Géocentrisme et héliocentrisme

Il est évident qu’il ne peut y avoir aucune observation astronomique qui coïncide avec une des deux conceptions du monde et pas avec l’autre, étant donné que, tant qu’on se réfère à l’observation, les deux sont totalement identiques. Du point de vue de la physique moderne, il s’agit simplement d’un changement du système de référence.

Le télescope non plus, que Galilée employa pour la première fois pour l’observation des mouvements célestes, ne nous est d’aucune aide. Ce que Galilée observa fut le mouvement des lunes de Jupiter autour de cette planète, mais cela ne démontre pas la vérité du système copernicien, ou pour le moins ne la démontre pas à travers l’observation sinon, en tout cas, sur la base d’un principe universel selon lesquels les corps célestes plus petits tournent autour des plus grands.

Cette conception de principe universel, des « lois de la nature », et la conception concomitante de simplicité s’imposèrent durant le siècle et demi qui sépare Copernic de Newton. Ainsi, Copernic lui-même, dans le prologue de son œuvre de 1543, rédigé comme lettre au pape Paul III, n’insiste pas tant sur le meilleur ajustement aux données de l’observation que, au contraire, sur les catégories d’ordre et d’uniformité.

L’ajustement aux données de l’observation ne pouvait pas être significatif pour le choix entre le système copernicien et ptoléméen, entre autres parce qu’il était impossible d’obtenir tel ajustement, comme nous le savons, sur la base des mouvements circulaires postulés par les deux systèmes.
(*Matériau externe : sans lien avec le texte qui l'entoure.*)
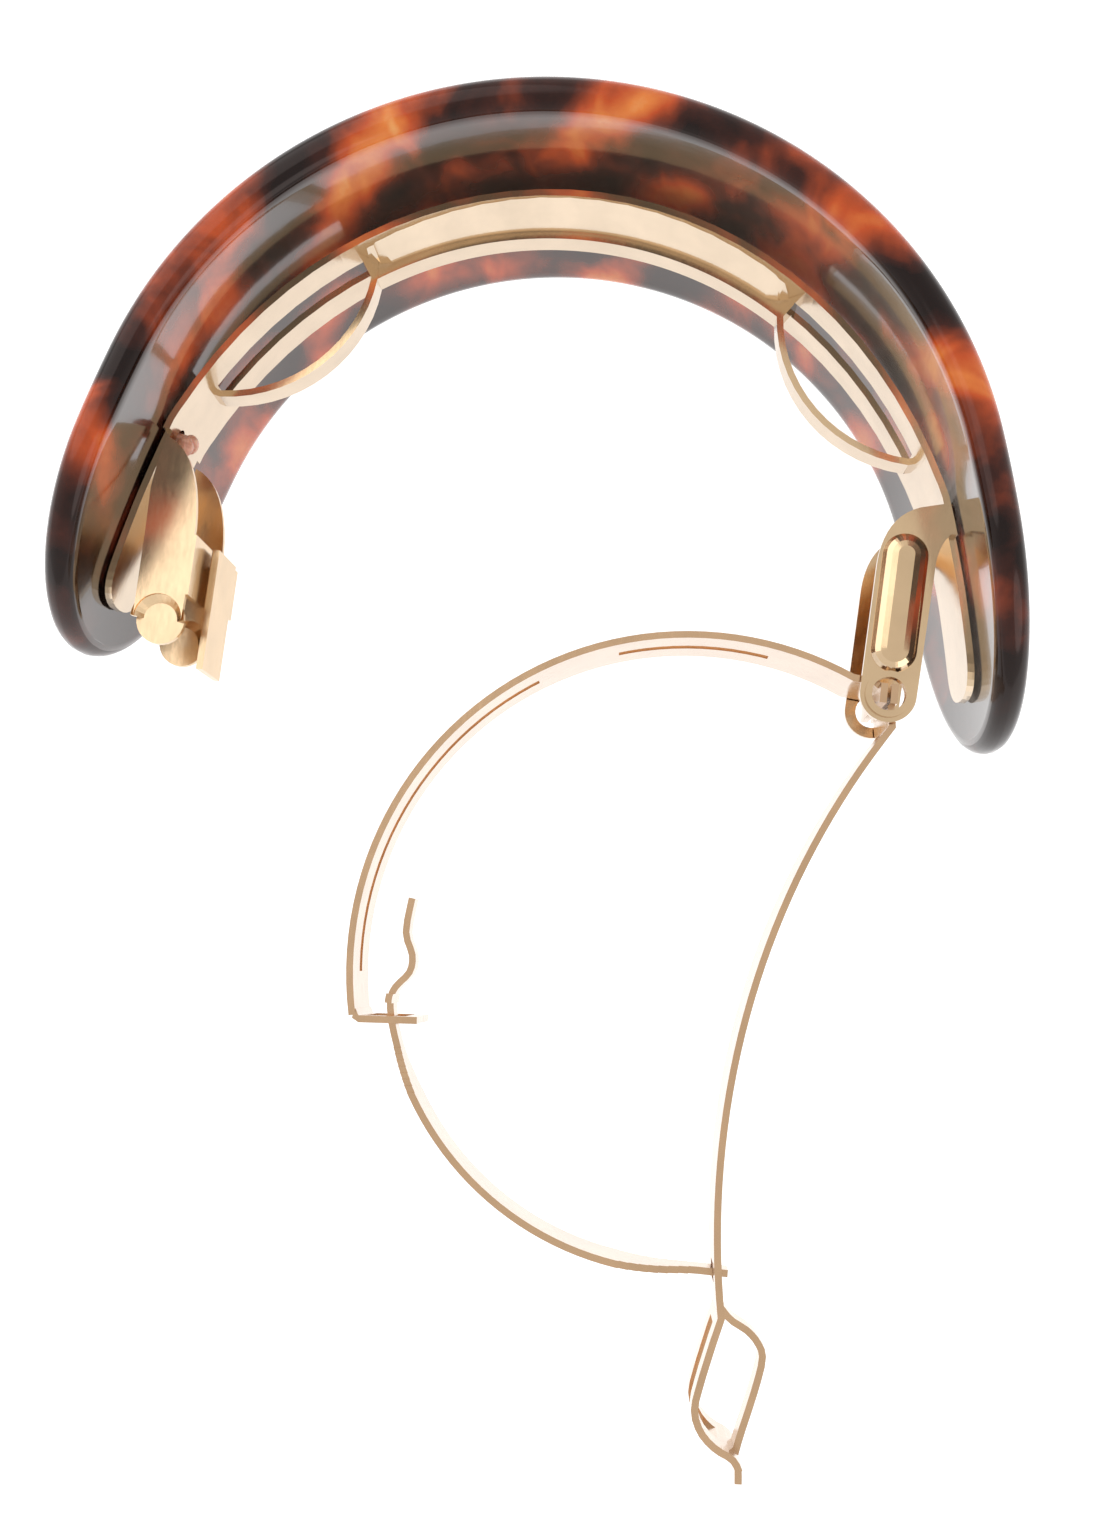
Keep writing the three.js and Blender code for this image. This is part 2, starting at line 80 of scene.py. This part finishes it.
class Graph:
    """Short names for building a material's nodes."""

    def __init__(self, name):
        self.material = bpy.data.materials.new(name)
        self.material.use_nodes = True
        self.nodes = self.material.node_tree.nodes
        self.links = self.material.node_tree.links
        self.shader = self.nodes["Principled BSDF"]

    def add(self, kind, **settings):
        node = self.nodes.new(kind)
        for key, value in settings.items():
            if hasattr(node, key):
                setattr(node, key, value)
            else:
                node.inputs[key.replace("_", " ")].default_value = value
        return node

    def ramp(self, source, stops):
        node = self.add("ShaderNodeValToRGB")
        elements = node.color_ramp.elements
        while len(elements) < len(stops):
            elements.new(0.5)
        for element, (position, colour) in zip(elements, stops):
            element.position = position
            element.color = colour
        self.links.new(source, node.inputs["Fac"])
        return node.outputs["Color"]

    def grey_ramp(self, source, stops):
        return self.ramp(source, [(p, (v, v, v, 1)) for p, v in stops])

    def noise(self, vector, scale, detail=3.0, roughness=0.5, distortion=0.0):
        node = self.add("ShaderNodeTexNoise")
        node.inputs["Scale"].default_value = scale
        node.inputs["Detail"].default_value = detail
        node.inputs["Roughness"].default_value = roughness
        node.inputs["Distortion"].default_value = distortion
        self.links.new(vector, node.inputs["Vector"])
        return node.outputs["Fac"]

    def calc(self, operation, a, b):
        node = self.add("ShaderNodeMath", operation=operation)
        for socket, value in zip(node.inputs, (a, b)):
            if isinstance(value, (int, float)):
                socket.default_value = value
            else:
                self.links.new(value, socket)
        return node.outputs["Value"]

    def mix(self, factor, a, b, blend="MIX"):
        node = self.add("ShaderNodeMix", data_type="RGBA", blend_type=blend)
        for index, value in ((0, factor), (6, a), (7, b)):
            if isinstance(value, (int, float, tuple)):
                node.inputs[index].default_value = value
            else:
                self.links.new(value, node.inputs[index])
        return node.outputs[2]

    def bump(self, height, strength, distance):
        node = self.add("ShaderNodeBump")
        node.inputs["Strength"].default_value = strength
        node.inputs["Distance"].default_value = distance
        self.links.new(height, node.inputs["Height"])
        self.links.new(node.outputs["Normal"], self.shader.inputs["Normal"])

    def set(self, **values):
        for key, value in values.items():
            self.shader.inputs[key.replace("_", " ")].default_value = value


def new_object(name, vertices, faces, material):
    mesh = bpy.data.meshes.new(name)
    mesh.from_pydata([tuple(v) for v in vertices], [], faces)
    mesh.materials.append(material)
    mesh.shade_smooth()
    made = bpy.data.objects.new(name, mesh)
    bpy.context.scene.collection.objects.link(made)
    return made


# ---------------------------------------------------------------- materials

def acetate_tone(s, z, depth):
    """Tone at a place on the sheet laid flat, all in mm, 0 dark to 1 pale: leaning clouds near the upper
    edge, rounder ones lower down, and darker ends."""
    lean = s + 0.5 * (34 - z) - 0.8 * depth
    leaning = 0.38 + 0.21 * np.sin(0.31 * lean + 0.4)
    leaning += 0.15 * np.sin(0.53 * lean - 1.1 + 0.6 * np.sin(0.12 * lean))
    rounder = 0.36 + 0.3 * np.sin(0.27 * s + 0.21 * z + 1.0) * np.cos(0.11 * s - 0.33 * z)
    rounder += 0.16 * np.sin(0.55 * s - 0.17 * z + 0.5 * np.sin(0.4 * z))
    share = smoothstep(z, 19, 29)
    tone = leaning * share + rounder * (1 - share)
    return tone * (1 - 0.6 * smoothstep(np.abs(s), 52, 66))


def acetate_material(name, ior, coat):
    """Mottled acetate with a polished skin: the tone sets the clouds, and noise frays their edges."""
    g = Graph(name)
    flat = g.add("ShaderNodeAttribute", attribute_name="sheet").outputs["Vector"]
    tone = g.add("ShaderNodeAttribute", attribute_name="tone").outputs["Fac"]
    stretch = g.add("ShaderNodeMapping")
    stretch.inputs["Scale"].default_value = (1.0, 0.55, 1.0)
    stretch.inputs["Rotation"].default_value = (0, 0, math.radians(28))
    g.links.new(flat, stretch.inputs["Vector"])
    streaky = stretch.outputs["Vector"]
    wisps = g.noise(streaky, 210, detail=2, roughness=0.45, distortion=0.7)
    fine = g.noise(streaky, 700, detail=3, roughness=0.55, distortion=0.4)
    wobble = g.calc("MULTIPLY", g.calc("SUBTRACT", wisps, 0.5), 0.75)
    value = g.calc("ADD", tone, wobble)
    value = g.calc("ADD", value, g.calc("MULTIPLY", g.calc("SUBTRACT", fine, 0.5), 0.12))
    colour = g.ramp(value, [
        (0.10, srgb(20, 11, 9)), (0.26, srgb(56, 25, 18)), (0.42, srgb(120, 50, 28)),
        (0.60, srgb(186, 78, 36)), (0.80, srgb(216, 124, 60)), (0.98, srgb(230, 178, 112)),
    ])
    g.links.new(colour, g.shader.inputs["Base Color"])
    g.set(Roughness=0.12, IOR=ior, Coat_Weight=coat, Coat_Roughness=0.03, Coat_IOR=1.5,
          Subsurface_Weight=0.15, Subsurface_Scale=0.001)
    g.shader.inputs["Subsurface Radius"].default_value = (1.0, 0.35, 0.15)
    g.shader.inputs["Specular Tint"].default_value = (1.0, 0.84, 0.80, 1)
    polish = g.noise(flat, 420, detail=2)
    g.bump(polish, 0.03, 0.0003)
    return g.material


def gold_material(name, upright, up_facing_painted_tone, roughness):
    """Plated sheet with painted shading: the stamped faces and sheared edges that lie flat get the
    warmer colour as a painted shade, standing in for the dimmer light they catch from above.
    """
    g = Graph(name)
    coordinates = g.add("ShaderNodeTexCoord")
    where = coordinates.outputs["Object"]
    split = g.add("ShaderNodeSeparateXYZ")
    g.links.new(coordinates.outputs["Normal"], split.inputs[0])
    # painted shade: faces whose normal points up or down blend towards the warmer colour
    painted_facing_mask = g.grey_ramp(g.calc("ABSOLUTE", split.outputs["Z"], 0.0), [(0.45, 0.0), (0.95, 1.0)])
    tint = g.mix(painted_facing_mask, upright, up_facing_painted_tone)
    cloudy = g.grey_ramp(g.noise(where, 260, detail=3), [(0.3, 0.90), (0.7, 1.0)])
    g.links.new(g.mix(1.0, tint, cloudy, blend="MULTIPLY"), g.shader.inputs["Base Color"])
    grain = g.add("ShaderNodeMapping")
    grain.inputs["Scale"].default_value = (1.0, 0.25, 1.0)
    g.links.new(where, grain.inputs["Vector"])
    scratches = g.noise(grain.outputs["Vector"], 2600, detail=3, roughness=0.7)
    g.links.new(
        g.grey_ramp(scratches, [(0.3, roughness * 0.8), (0.75, roughness * 1.35)]),
        g.shader.inputs["Roughness"],
    )
    g.set(Metallic=1.0)
    g.bump(scratches, 0.05, 0.00004)
    return g.material


def peg_material():
    g = Graph("melted_acetate")
    where = g.add("ShaderNodeTexCoord").outputs["Object"]
    lumps = g.noise(where, 1500, detail=3)
    g.links.new(
        g.ramp(lumps, [(0.3, srgb(176, 112, 88)), (0.7, srgb(222, 172, 148))]),
        g.shader.inputs["Base Color"],
    )
    g.set(Roughness=0.4, Subsurface_Weight=0.3, Subsurface_Scale=0.0006)
    g.bump(lumps, 0.5, 0.0002)
    return g.material


ACETATE = acetate_material("tortoise_acetate", 1.38, 0.0)
ACETATE_INNER = acetate_material("tortoise_acetate_inner", 1.6, 0.35)
# the second colour of each plated finish is a painted shade for faces that lie flat, not a colour of the
# plating
STRIP_GOLD = gold_material("plated_strip", srgb(222, 203, 180), srgb(238, 205, 162), 0.14)
LEVER_GOLD = gold_material("plated_levers", srgb(226, 196, 156), srgb(238, 206, 166), 0.2)
SPRING_GOLD = gold_material("plated_springs", srgb(222, 201, 182), srgb(226, 188, 148), 0.2)
PEG = peg_material()


# ---------------------------------------------------------------- shell

def shell_path(s):
    """Middle of the shell's thickness at arc length s, and its outward direction."""
    side = -1 if s < 0 else 1
    turn = min(abs(s), CROWN_LENGTH) / CROWN_RADIUS
    heading = turn + max(abs(s) - CROWN_LENGTH, 0) / ARM_RADIUS
    x = CROWN_RADIUS * math.sin(turn) + ARM_RADIUS * (math.sin(heading) - math.sin(turn))
    y = CENTRE_Y + CROWN_RADIUS * math.cos(turn) + ARM_RADIUS * (math.cos(heading) - math.cos(turn))
    return Vector((side * x, y)), Vector((side * math.sin(heading), math.cos(heading)))


def shell_thickness(s):
    return CROWN_THICKNESS + (TIP_THICKNESS - CROWN_THICKNESS) * (s / HALF_LENGTH) ** 2


ROUND_STEPS = 8
ACROSS = 22


def shell_profile():
    """One half of the cross-section from the inner face's middle to the outer face's middle: the share
    of the reach across the band, the inset from the rim, and the place through the thickness."""
    rows = [(share / ACROSS, 1.0, -1.0, -EDGE_RADIUS) for share in range(ACROSS)]
    for step in range(ROUND_STEPS + 1):
        angle = math.pi * step / ROUND_STEPS
        side = -1.0 if step < ROUND_STEPS / 2 else 1.0
        if step * 2 == ROUND_STEPS:
            rows += [(1.0, 0.0, -1.0, 0.0), (1.0, 0.0, 1.0, 0.0)]
        else:
            rows.append((1.0, 1 - math.sin(angle), side, -EDGE_RADIUS * math.cos(angle)))
    rows += [(share / ACROSS, 1.0, 1.0, EDGE_RADIUS) for share in range(ACROSS - 1, -1, -1)]
    return rows


def shell_stations():
    """(start, turn): along the straight middle, then round the half-circle ends."""
    straight = HALF_LENGTH - WIDTH / 2
    middle, end = 150, 26
    ends = [math.radians(90) * (i / end) for i in range(1, end)]
    stations = [(-straight, -turn) for turn in reversed(ends)]
    stations += [(straight * (2 * i / middle - 1), 0.0) for i in range(middle + 1)]
    stations += [(straight, turn) for turn in ends]
    return stations


def build_shell():
    profile = shell_profile()
    half = len(profile)
    vertices, flat = [], []

    def vertex(start, turn, up, row):
        share, inset, side, offset = row
        reach = WIDTH / 2 - EDGE_RADIUS * inset
        s = start + reach * math.sin(turn)
        point, outward = shell_path(s)
        depth = side * (shell_thickness(s) / 2 - EDGE_RADIUS) + offset
        height = up * share * reach * math.cos(turn)
        point = point + outward * (depth - DOME * (height / MID_Z) ** 2)
        z = MID_Z + height
        vertices.append((point.x, point.y, z))
        flat.append((s, z, depth))

    rings = []
    for start, turn in shell_stations():
        first = len(vertices)
        for row in profile:
            vertex(start, turn, 1, row)
        for row in reversed(profile[1:-1]):
            vertex(start, turn, -1, row)
        rings.append(range(first, len(vertices)))
    size = 2 * half - 2
    faces = []
    for a, b in zip(rings, rings[1:]):
        for i in range(size):
            j = (i + 1) % size
            faces.append((a[i], a[j], b[j], b[i]))
    for ring, flip in ((rings[0], True), (rings[-1], False)):
        for i in range(half - 1):
            low, low_next = ring[(size - i) % size], ring[(size - i - 1) % size]
            quad = list(dict.fromkeys([ring[i], ring[i + 1], low_next, low]))
            faces.append(tuple(reversed(quad)) if flip else tuple(quad))
    made = new_object("acetate_shell", vertices, faces, ACETATE)
    made.data.materials.append(ACETATE_INNER)
    recalculate_normals(made)
    for face in made.data.polygons:
        inner = all(flat[corner][2] < 0.25 * MM - shell_thickness(flat[corner][0]) / 2
                    for corner in face.vertices)
        face.material_index = int(inner)
    flat = np.array(flat)
    mesh = made.data
    mesh.attributes.new("sheet", "FLOAT_VECTOR", "POINT").data.foreach_set("vector", flat.ravel())
    layer = mesh.attributes.new("tone", "FLOAT", "POINT")
    layer.data.foreach_set("value", acetate_tone(*(flat.T / MM)).astype(np.float32))
    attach(made, "base")
    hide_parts("shell")


def recalculate_normals(made):
    work = bmesh.new()
    work.from_mesh(made.data)
    bmesh.ops.recalc_face_normals(work, faces=work.faces)
    work.to_mesh(made.data)
    work.free()


build_shell()


# ---------------------------------------------------------------- metal on the CAD solids

def finish_node(name, material, bevel):
    """A CAD solid that keeps its shape: new material, broken edges and smooth rounds."""
    solid = nodes[name]
    solid.data.materials.clear()
    solid.data.materials.append(material)
    solid.data.shade_smooth()
    edge = solid.modifiers.new("broken_edges", "BEVEL")
    edge.width = bevel
    edge.segments = 2
    edge.limit_method = "ANGLE"
    edge.angle_limit = math.radians(38)
    edge.harden_normals = True


for node_name, finish, radius in (
    ("clip_base", STRIP_GOLD, 0.10 * MM),
    ("release_lever_front", LEVER_GOLD, 0.12 * MM),
    ("release_lever_rear", LEVER_GOLD, 0.12 * MM),
    ("clasp_arm", SPRING_GOLD, 0.10 * MM),
    ("tension_leaf_upper", SPRING_GOLD, 0.10 * MM),
    ("tension_leaf_lower", SPRING_GOLD, 0.10 * MM),
    ("peg_left", PEG, 0.05 * MM),
    ("peg_right", PEG, 0.05 * MM),
):
    finish_node(node_name, finish, radius)


# ---------------------------------------------------------------- stage, light and camera

def build_stage():
    g = Graph("white_floor")
    g.set(Roughness=0.9, Emission_Strength=1.05)
    g.shader.inputs["Base Color"].default_value = (0.3, 0.3, 0.3, 1)
    g.shader.inputs["Emission Color"].default_value = (1, 1, 1, 1)
    size = 3.0
    floor = new_object(
        "floor",
        [(-size, -size, 0), (size, -size, 0), (size, size, 0), (-size, size, 0)],
        [(0, 1, 2, 3)],
        g.material,
    )


def build_world():
    world = bpy.data.worlds.new("studio")
    bpy.context.scene.world = world
    world.use_nodes = True
    tree = world.node_tree
    background = tree.nodes["Background"]
    where = tree.nodes.new("ShaderNodeTexCoord")
    split = tree.nodes.new("ShaderNodeSeparateXYZ")
    tree.links.new(where.outputs["Generated"], split.inputs[0])
    ramp = tree.nodes.new("ShaderNodeValToRGB")
    ramp.color_ramp.elements[0].position = 0.35
    ramp.color_ramp.elements[0].color = (1.0, 1.0, 1.0, 1)
    ramp.color_ramp.elements[1].position = 0.95
    ramp.color_ramp.elements[1].color = (0.72, 0.72, 0.73, 1)
    tree.links.new(split.outputs["Z"], ramp.inputs["Fac"])
    tree.links.new(ramp.outputs["Color"], background.inputs["Color"])
    background.inputs["Strength"].default_value = 1.0


def soft_light(name, place, target, size, power):
    data = bpy.data.lights.new(name, "AREA")
    data.shape = "DISK"
    data.size = size
    data.energy = power
    light = bpy.data.objects.new(name, data)
    bpy.context.scene.collection.objects.link(light)
    light.location = place
    light.rotation_euler = (Vector(target) - Vector(place)).to_track_quat("-Z", "Y").to_euler()


def build_camera():
    data = bpy.data.cameras.new("camera")
    data.lens = 38.1
    data.sensor_width = 36
    camera = bpy.data.objects.new("camera", data)
    bpy.context.scene.collection.objects.link(camera)
    camera.location = (0.0114, -0.01642, 0.1585)
    camera.rotation_euler = (math.radians(7.414), math.radians(2.68), math.radians(6.8))
    bpy.context.scene.camera = camera


build_stage()
build_world()
soft_light("key", (-0.35, 0.30, 0.45), (0, 0, 0), 0.7, 1.15)
soft_light("fill", (0.40, -0.25, 0.35), (0, 0, 0), 0.45, 0.6)
build_camera()
bpy.context.scene.view_settings.view_transform = "Standard"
Il n’y a qu’avec Johannes Kepler (1571-1630) que les orbites circulaires sont substituées par des ellipses, et pour la première fois un principe unitaire réussit à expliquer une grande variété d’observations astronomiques. Kepler prend très au sérieux l’ajustement entre la prédiction et l’observation : selon son testament, une divergence de seulement huit minutes l’amena à déchoir une hypothèse antérieure et à réformer l’entière astronomie.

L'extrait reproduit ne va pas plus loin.